No seu terceiro e mais recente livroVéspera”, de 2021 – Carla Madeira cria personagens que parecem estar vivos diante de nós. As emoções que sentem são palpáveis e suas reações, autênticas. Temos a sensação de conhecê-los de perto, inclusive as contradições e os pontos cegos. 

Os personagens possuem a mesma incrível força vital dos seus dois primeiros romances, mas – se em “Tudo é Rio” Carla os criou com poucas pinceladas e traços incisivos, aqui, para delinear suas personalidades, ela opta por uma superposição de camadas psicológicas. 

Se antes eles primavam por temperamentos drásticos — capazes de extremos de paixão, ciúme, ódio e perdão —, aqui a estratégia gradativa de composição confere-lhes uma dose maior de mistério, sugerindo ao leitor antecipações que só aos poucos se confirmam, ou não. A força emocional continua existindo, porém está menos visível, o que deixa a atmosfera ainda mais carregada de suspense e tensão. 

A narrativa começa com a pergunta: “Como se chega ao extremo?”. Vedina, uma mulher destroçada por um casamento marcado pelo desamor, em um momento de descontrole abandona seu filho e, imediatamente arrependida, volta para o lugar onde o deixou e não encontra quaisquer vestígios de sua presença. 

Este é o acontecimento nuclear da trama que expõe as entranhas de uma família – pai alcoólatra, mãe controladora, irmãos gêmeos tensionados pelas diferenças – que, como tantas outras famílias, torna-se um lugar onde as singularidades de cada um não são acolhidas, criando rachaduras por onde a violência se infiltra.

Contada em dois tempos, o dia do abandono e os dias que vieram antes dele, o romance avança como duas ondas até que elas se chocam e se iluminam. O leitor se vê diante de um espantoso presente que expõe o quanto as palavras são capazes de inventar a verdade. 

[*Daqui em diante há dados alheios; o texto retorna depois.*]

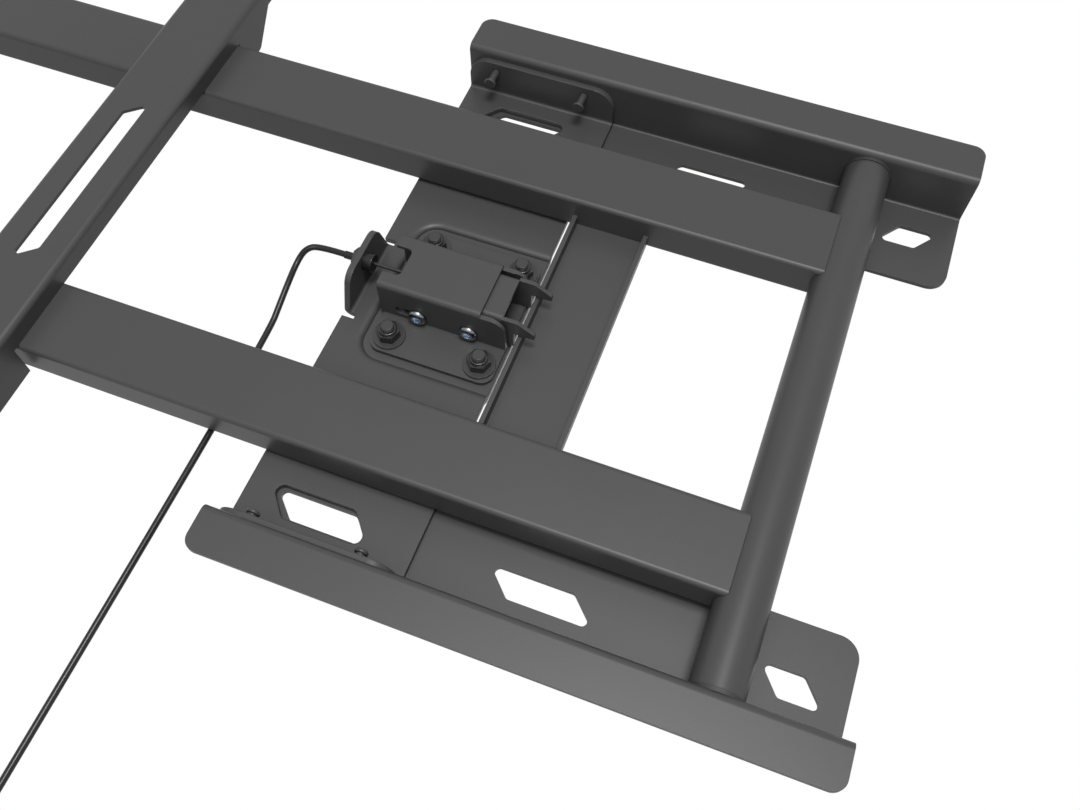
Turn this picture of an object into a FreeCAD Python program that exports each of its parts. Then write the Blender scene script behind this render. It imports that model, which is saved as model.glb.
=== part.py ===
import FreeCAD, Part
import math
import os

os.makedirs("parts", exist_ok=True)

# All sizes are millimetres. X runs along the tubes, Z is up, the wall is the plane y = 0
# and the mount stands out from it towards -Y. The origin is the middle of the latch
# plate's pressed pocket, on the wall.

# Wall profiles
PROFILE_LENGTH = 352.2
PROFILE_DEPTH = 40.0
PROFILE_SHEET = 3.0
PROFILE_LEFT = -65.5
INNER_HALF = 184.5
LIP_HEIGHT_TOP = 30.0
LIP_HEIGHT_BOTTOM = 27.0
FLANGE_HEIGHT = 62.0
PROFILE_BEND = 1.5
LIP_CORNER = 8.0
FLANGE_CORNER = 12.0
SLOT_HEIGHT = 16.0
SLOT_FROM_WEB_TOP = 26.7
SLOT_FROM_WEB_BOTTOM = 25.5
SLOT_CORNER = 3.0
LONG_SLOT_LENGTH = 49.8
SHORT_SLOT_LENGTH = 24.5
LONG_SLOT_SLANT = 15.8
SHORT_SLOT_SLANT = 12.8
SLOT_CENTRES = (-15.6, 116.1, 256.3)

# Latch plate with its pressed pocket, end tabs and cable tab
PLATE_SHEET = 4.0
PLATE_INSET = 1.0
PLATE_WIDTH = 107.0
PLATE_BEND = 2.0
TAB_REACH = 26.0
TAB_CORNER = 15.0
POCKET_LEFT = -49.5
POCKET_HALF = 57.5
POCKET_CORNER = 18.0
POCKET_STEP = 4.0
POCKET_RIM_ROUND = 1.6
PLATE_SLOT_MARGIN = 1.6
PLATE_SLOT_SHIFT = -2.2
CABLE_TAB_ROOT_HALF = 28.5
CABLE_TAB_FRONT_HALF = 19.5
CABLE_TAB_REACH = 26.0
CABLE_TAB_CORNER = 10.0
RELIEF_WIDTH = 4.0
RELIEF_DEPTH = 8.0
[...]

“O tempo flutua invisível e em espesso presente. Nada apodrece sem ele. Nada floresce. Nada se torna amável. Nenhum ódio viceja. Nenhuma umidade seca. Nenhuma sede cede. As tempestades não inquietam nele ventos, as avalanches não podem soterrá-lo, a perplexidade não o paralisa, o mal não o ameaça e o bem não faz com que se demore. Mas eis que um acontecimento, um único acontecimento, captura o tempo e o aprisiona.”.